Invasive Species Compendium

Detailed coverage of invasive species threatening livelihoods and the environment worldwide

Abstract

Microbial activity and diversity in the rhizosphere soil of the invasive species Zizania latifolia in the wetland of Wuchang Lake, China.

Abstract

Information about the consequences of invasive species overgrowing freshwater wetlands is limited. According to remote sensing data, the invasive species Zizania latifolia spreads at an annual rate of 1.78 km2 in the freshwater wetland of Wuchang Lake, China, resulting in wetland loss and degradation due to the overgrowth. This species not only increases soil organic matter, total carbon, total nitrogen, total sulfate, available nitrogen and the C/N ratio in the rhizosphere soil, but also results in increased urease, sucrose and catalase activity, as well as fluorescein diacetate hydrolysis. In this study, we have analysed microbial diversity in rhizosphere soils among different habitat types of Z. latifolia.
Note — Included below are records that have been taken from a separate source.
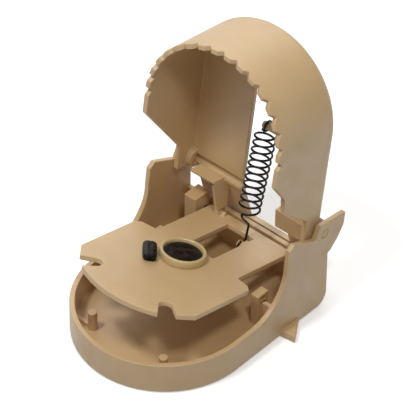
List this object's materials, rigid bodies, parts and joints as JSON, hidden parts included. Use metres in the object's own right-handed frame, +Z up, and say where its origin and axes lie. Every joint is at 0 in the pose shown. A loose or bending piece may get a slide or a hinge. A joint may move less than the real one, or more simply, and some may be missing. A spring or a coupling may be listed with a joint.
{
  "type": "snap mouse trap",
  "caption": "Plastic snap mouse trap, set: D-shaped tray, toothed striker jaw on a rear hinge, extension spring, and a tilting trigger plate with a bait pot.",
  "frame": {"origin": "on the ground, under the middle of the tray, on the plane of symmetry", "axes": "+Z up, -Y towards the nose of the tray where the mouse comes in, +X to the right seen from behind"},
  "size_m": [0.0564, 0.0653, 0.0763],
  "materials": {
    "base_plastic": "satin beige moulded plastic",
    "jaw_plastic": "satin beige moulded plastic",
    "plate_plastic": "satin beige moulded plastic",
    "pot_plastic": "slightly translucent, glossy",
    "bait": "dark paste, half matt",
    "pin_steel": "bright drawn wire",
    "spring_steel": "dark oiled spring wire"
  },
  "bodies": {
    "base": {"base_tray": "base_plastic", "hinge_pin_left": "base_plastic", "hinge_pin_right": "base_plastic", "trigger_pin": "pin_steel"},
    "jaw": {"striker_jaw": "jaw_plastic"},
    "trigger": {"trigger_plate": "plate_plastic", "bait_pot": "pot_plastic", "bait_paste": "bait", "bait_pellet": "bait"},
    "spring": {"snap_spring": "spring_steel"}
  },
  "joints": [
    {"name": "jaw_hinge", "type": "hinge", "parent": "base", "child": "jaw", "pos_m": [0, 0.0275, 0.024], "axis": [1, 0, 0], "range_deg": [0, 92.5]},
    {"name": "trigger_pivot", "type": "hinge", "parent": "base", "child": "trigger", "pos_m": [0, 0.02525, 0.01115], "axis": [1, 0, 0], "range_deg": [0, 23.5]},
    {"name": "spring_swing", "type": "hinge", "parent": "base", "child": "spring", "pos_m": [0.0022, 0.0209, 0.0115], "axis": [1, 0, 0], "range_deg": [0, 61], "deforming": ["snap_spring"]}
  ],
  "couplings": [
    {"joint": "trigger_pivot", "follows": "jaw_hinge", "ratio": 0.25405},
    {"joint": "spring_swing", "follows": "jaw_hinge", "ratio": 0.65946}
  ]
}
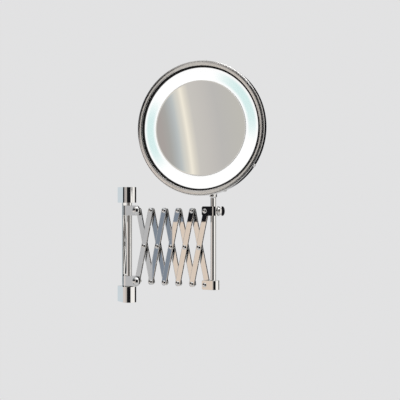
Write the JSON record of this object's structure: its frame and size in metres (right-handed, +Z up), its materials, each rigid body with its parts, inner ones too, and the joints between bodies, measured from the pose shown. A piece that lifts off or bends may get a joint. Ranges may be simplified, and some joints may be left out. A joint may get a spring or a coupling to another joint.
{
  "type": "extendable shaving mirror",
  "caption": "Wall-mounted chrome scissor arm that swings and draws out, carrying a tilting round magnifying mirror with a lit white ring and a push switch.",
  "frame": {"origin": "middle of the wall strip's rear face, halfway up the wall unit, on the wall plane", "axes": "+Y into the wall, so the mirror stands out towards -Y; +Z up; +X to the right when facing the wall"},
  "size_m": [0.1771, 0.3035, 0.4289],
  "materials": {
    "chrome": "polished",
    "inner_steel": "satin",
    "dark_screw": "satin",
    "nylon": "matte",
    "spacer_nylon": "matte",
    "black_rubber": "matte",
    "opal": "satin",
    "mirror_glass": "polished",
    "white_lacquer": "satin",
    "led_cap": "satin",
    "dark_plastic": "matte",
    "button_cap": "satin"
  },
  "bodies": {
    "wall_mount": {"wall_plate": "chrome", "upper_bracket": "chrome", "lower_bracket": "chrome", "wall_rod": "chrome", "bracket_set_screws": "dark_screw", "glide_washer": "nylon"},
    "lower_wall_collar": {"lower_wall_collar": "chrome", "lower_wall_pivot_screw": "chrome", "lower_wall_spacer": "spacer_nylon"},
    "upper_wall_collar": {"upper_wall_collar": "chrome", "upper_wall_pivot_screw": "chrome", "upper_wall_spacer": "spacer_nylon"},
    "front_bar_1": {"front_bar_1": "chrome", "rivets_1": "chrome", "spacers_1": "spacer_nylon"},
    "rear_bar_1": {"rear_bar_1": "chrome"},
    "front_bar_2": {"front_bar_2": "chrome", "rivets_2": "chrome", "spacers_2": "spacer_nylon"},
    "rear_bar_2": {"rear_bar_2": "chrome"},
    "front_bar_3": {"front_bar_3": "chrome", "rivets_3": "chrome", "spacers_3": "spacer_nylon"},
    "rear_bar_3": {"rear_bar_3": "chrome"},
    "front_bar_4": {"front_bar_4": "chrome", "rivets_4": "chrome", "spacers_4": "spacer_nylon"},
    "rear_bar_4": {"rear_bar_4": "chrome"},
    "front_bar_5": {"front_bar_5": "chrome", "rivets_5": "chrome", "spacers_5": "spacer_nylon"},
    "rear_bar_5": {"rear_bar_5": "chrome"},
    "lower_end_block": {"lower_end_block": "chrome", "lower_end_pivot_screw": "chrome", "lower_end_spacer": "spacer_nylon"},
    "upper_end_collar": {"upper_end_collar": "chrome", "upper_end_pivot_screw": "chrome", "upper_end_spacer": "spacer_nylon"},
    "clamp_pad": {"clamp_pad": "nylon"},
    "clamp_knob": {"clamp_knob": "chrome"},
    "mirror_rod": {"mirror_rod": "chrome", "rod_end_screw": "dark_screw", "tilt_fork": "chrome", "tilt_pin": "chrome"},
    "mirror_head": {"tilt_lug": "chrome", "lug_screws": "chrome", "rear_housing": "chrome", "bezel_ring": "chrome", "bezel_screws": "chrome", "front_seal": "black_rubber", "diffuser_ring": "opal", "mirror_glass": "mirror_glass", "mirror_carrier": "inner_steel", "light_pan": "white_lacquer", "led_board": "white_lacquer", "leds": "led_cap", "led_driver": "dark_plastic", "switch_body": "dark_plastic", "cable_gland": "dark_plastic"},
    "switch_button": {"switch_button": "button_cap"}
  },
  "joints": [
    {"name": "arm_swing", "type": "hinge", "parent": "wall_mount", "child": "lower_wall_collar", "pos_m": [0, -0.0265, -0.0672], "axis": [0, 0, 1], "range_deg": [-110, 40]},
    {"name": "extend", "type": "hinge", "parent": "lower_wall_collar", "child": "front_bar_1", "pos_m": [0.01147, -0.04288, -0.0672], "axis": [0.8192, 0.5736, 0], "range_deg": [-6.5, 47]},
    {"name": "scissor_mid_1", "type": "hinge", "parent": "front_bar_1", "child": "rear_bar_1", "pos_m": [0.01986, -0.05486, -0.00181], "axis": [0.8192, 0.5736, 0], "range_deg": [-95, 14]},
    {"name": "scissor_low_1", "type": "hinge", "parent": "rear_bar_1", "child": "front_bar_2", "pos_m": [0.02824, -0.06683, -0.0672], "axis": [0.8192, 0.5736, 0], "range_deg": [-14, 95]},
    {"name": "scissor_mid_2", "type": "hinge", "parent": "front_bar_2", "child": "rear_bar_2", "pos_m": [0.03662, -0.0788, -0.00181], "axis": [0.8192, 0.5736, 0], "range_deg": [-95, 14]},
    {"name": "scissor_low_2", "type": "hinge", "parent": "rear_bar_2", "child": "front_bar_3", "pos_m": [0.045, -0.09077, -0.0672], "axis": [0.8192, 0.5736, 0], "range_deg": [-14, 95]},
    {"name": "scissor_mid_3", "type": "hinge", "parent": "front_bar_3", "child": "rear_bar_3", "pos_m": [0.05339, -0.10275, -0.00181], "axis": [0.8192, 0.5736, 0], "range_deg": [-95, 14]},
    {"name": "scissor_low_3", "type": "hinge", "parent": "rear_bar_3", "child": "front_bar_4", "pos_m": [0.06177, -0.11472, -0.0672], "axis": [0.8192, 0.5736, 0], "range_deg": [-14, 95]},
    {"name": "scissor_mid_4", "type": "hinge", "parent": "front_bar_4", "child": "rear_bar_4", "pos_m": [0.07015, -0.12669, -0.00181], "axis": [0.8192, 0.5736, 0], "range_deg": [-95, 14]},
    {"name": "scissor_low_4", "type": "hinge", "parent": "rear_bar_4", "child": "front_bar_5", "pos_m": [0.07854, -0.13866, -0.0672], "axis": [0.8192, 0.5736, 0], "range_deg": [-14, 95]},
    {"name": "scissor_mid_5", "type": "hinge", "parent": "front_bar_5", "child": "rear_bar_5", "pos_m": [0.08692, -0.15063, -0.00181], "axis": [0.8192, 0.5736, 0], "range_deg": [-95, 14]},
    {"name": "upper_wall_pivot", "type": "hinge", "parent": "rear_bar_1", "child": "upper_wall_collar", "pos_m": [0.01147, -0.04288, 0.06357], "axis": [0.8192, 0.5736, 0], "range_deg": [-7, 48]},
    {"name": "lower_end_pivot", "type": "hinge", "parent": "rear_bar_5", "child": "lower_end_block", "pos_m": [0.0953, -0.16261, -0.0672], "axis": [0.8192, 0.5736, 0], "range_deg": [-7, 48]},
    {"name": "upper_end_pivot", "type": "hinge", "parent": "front_bar_5", "child": "upper_end_collar", "pos_m": [0.0953, -0.16261, 0.06357], "axis": [0.8192, 0.5736, 0], "range_deg": [-48, 7]},
    {"name": "mirror_swivel", "type": "hinge", "parent": "lower_end_block", "child": "mirror_rod", "pos_m": [0.10276, -0.17326, -0.0672], "axis": [0, 0, 1], "range_deg": [-25, 120]},
    {"name": "head_tilt", "type": "hinge", "parent": "mirror_rod", "child": "mirror_head", "pos_m": [0.10276, -0.17326, 0.095], "axis": [0.7009, -0.7133, 0], "range_deg": [-30, 12]},
    {"name": "clamp_travel", "type": "slide", "parent": "upper_end_collar", "child": "clamp_pad", "axis": [0.5736, -0.8192, 0], "range_m": [0, 0.0013]},
    {"name": "clamp_turn", "type": "hinge", "parent": "clamp_pad", "child": "clamp_knob", "pos_m": [0.10276, -0.17326, 0.06357], "axis": [0.5736, -0.8192, 0], "range_deg": [0, 540]},
    {"name": "switch_press", "type": "slide", "parent": "mirror_head", "child": "switch_button", "axis": [-0.2626, 0.2672, 0.9272], "range_m": [0, 0.0012], "stiffness_N_per_m": 400}
  ],
  "couplings": [
    {"joint": "scissor_mid_1", "follows": "extend", "ratio": -2},
    {"joint": "scissor_low_1", "follows": "extend", "ratio": 2},
    {"joint": "scissor_mid_2", "follows": "extend", "ratio": -2},
    {"joint": "scissor_low_2", "follows": "extend", "ratio": 2},
    {"joint": "scissor_mid_3", "follows": "extend", "ratio": -2},
    {"joint": "scissor_low_3", "follows": "extend", "ratio": 2},
    {"joint": "scissor_mid_4", "follows": "extend", "ratio": -2},
    {"joint": "scissor_low_4", "follows": "extend", "ratio": 2},
    {"joint": "scissor_mid_5", "follows": "extend", "ratio": -2},
    {"joint": "upper_wall_pivot", "follows": "extend", "ratio": 1},
    {"joint": "lower_end_pivot", "follows": "extend", "ratio": 1},
    {"joint": "upper_end_pivot", "follows": "extend", "ratio": -1},
    {"joint": "clamp_travel", "follows": "clamp_turn", "m_per_rad": 0.00012732}
  ]
}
Microbial communities in different habitats invaded by Z. latifolia differed considerably at the genus level, although all soil samples were predominated by the phyla Proteobacteria, Acidobacteria and Chloroflexi. The dominant bacterial taxa in the rhizosphere soil from the floating blanket included Acidimicrobiales, Thiomonas, Alicyclobacillus, Acetobacteraceae and Acidocella, whereas those in rhizosphere soils from the lake sludge were Acidobacteria, Anaerolineaceae, Bacteroidetes and Nitrospirae. The bacterial community in the rhizosphere soil differed significantly from that in the non-rhizosphere soil. Z. latifolia potentially creates suitable habitats and provides substrate for a unique set of microbes, further facilitating the succession of this species.